April 12, 2019

Despite Strong Equity Returns YTD, Investors Still Embrace Fixed Income Funds in Uncertain Times

by Tom Roseen.

A softer, gentler Federal Reserve has been a boon for fixed income investors. Year-to-date through the Lipper fund-flows week ended April 10, 2019, equity funds (including ETFs) handed back some $2.8 billion despite the average equity fund posting a 14.94% return. Meanwhile, taxable fixed income funds took in a net $97.5 billion, with the average taxable fixed income fund returning 3.91%.

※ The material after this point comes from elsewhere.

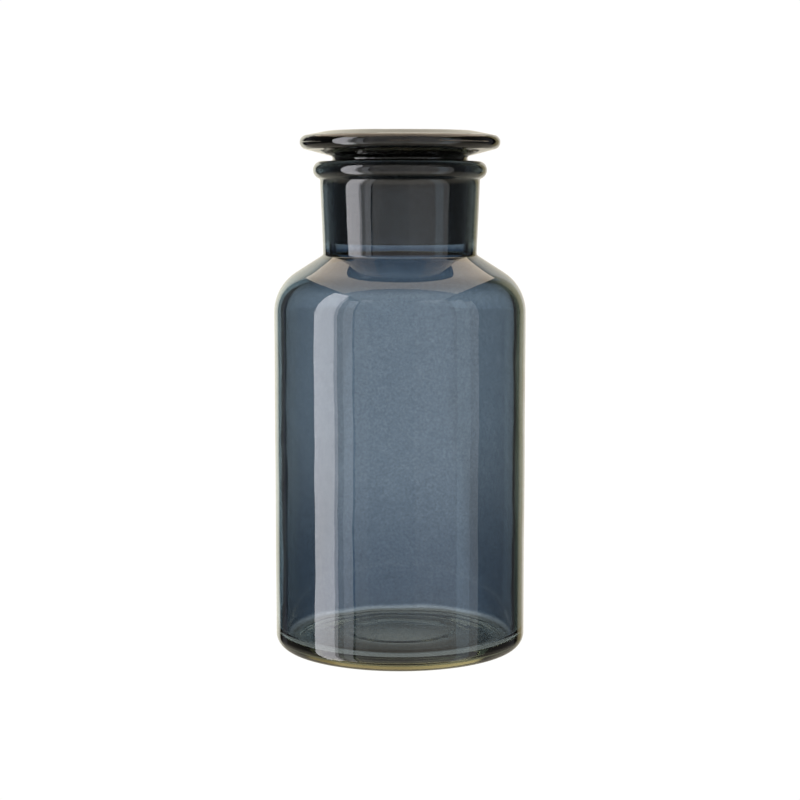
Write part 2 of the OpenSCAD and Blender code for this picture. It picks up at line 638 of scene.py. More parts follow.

For the Lipper fund-flows week, market enthusiasm remained guarded, with the headline news focused on the possibility of a disappointing Q1 earnings season, slowing global economy, and new threats by the U.S. to apply tariffs on $11 billion of European goods. However, fixed income investors cheered the March Federal Reserve Board minutes, which reassured investors the Fed was in no hurry to hike interest rates, and its views on inflation remained tame.

Longer-dated fixed income funds were given a shot in the arm after the spread between the three-month Treasury bill and the ten-year note inverted for the first time since 2007 late in March. The two-/ten-year Treasury spread ended the Lipper fund flows week at 17 basis points (bps). The one- (+2.40%), two- (+2.41%), three- (+2.43%), and six-month (+2.46%) Treasury yields were all inverted in comparison to the seven-year yield (+2.37%) on April 10. The ten-year Treasury yield declined 21 bps since December 31, 2018, to close at 2.48% at the end of the fund-flows week.

The Lipper Core Bond Fund classification attracted the largest net inflows year-to-date of the taxable bond fund classifications through the most recent fund-flows week, taking in some $35.2 billion. Vanguard Total Bond Market II Index Fund (including all share classes) took in the largest amount of net new money for the group, attracting $14.1 billion, followed by the Vanguard Total Bond Market Index Fund (+$6.1 billion) and Fidelity US Bond Index Fund (+$4.3 Billion).

Lipper’s High Yield Bond Fund classification took in the next largest sum for the taxable fixed income fund universe, drawing in $14.6 billion. iShares iBoxx $ High Yield Corporate Bond ETF (HYG), SPDR Bloomberg Barclays High Yield Bond ETF (JNK), and BlackRock High Yield Bond Portfolio (including all share classes) each attracting a little less than $2.1 billion, took in the largest amounts of net new money of this classification.

The next largest attractor of net new money on the taxable fixed income side was the International Income Funds classification, taking in $9.9 billion year-to-date. The top attractor of assets in this group was the Vanguard Total International Bond Index Fund (including all share classes and the ETF offering), which took in $9.4 billion and was followed afar by PIMCO Intl Bond Fund (US Dollar-Hedged) (including all share classes), attracting $744 million.

Investors will be keeping a keen eye on the upcoming earnings reporting season, trade negotiations between the U.S. and China, and central bank actions over the next several weeks and months. Flows into and out of both ETFs and conventional funds could be a barometer of investor angst for the fund industry during this time of uncertainty.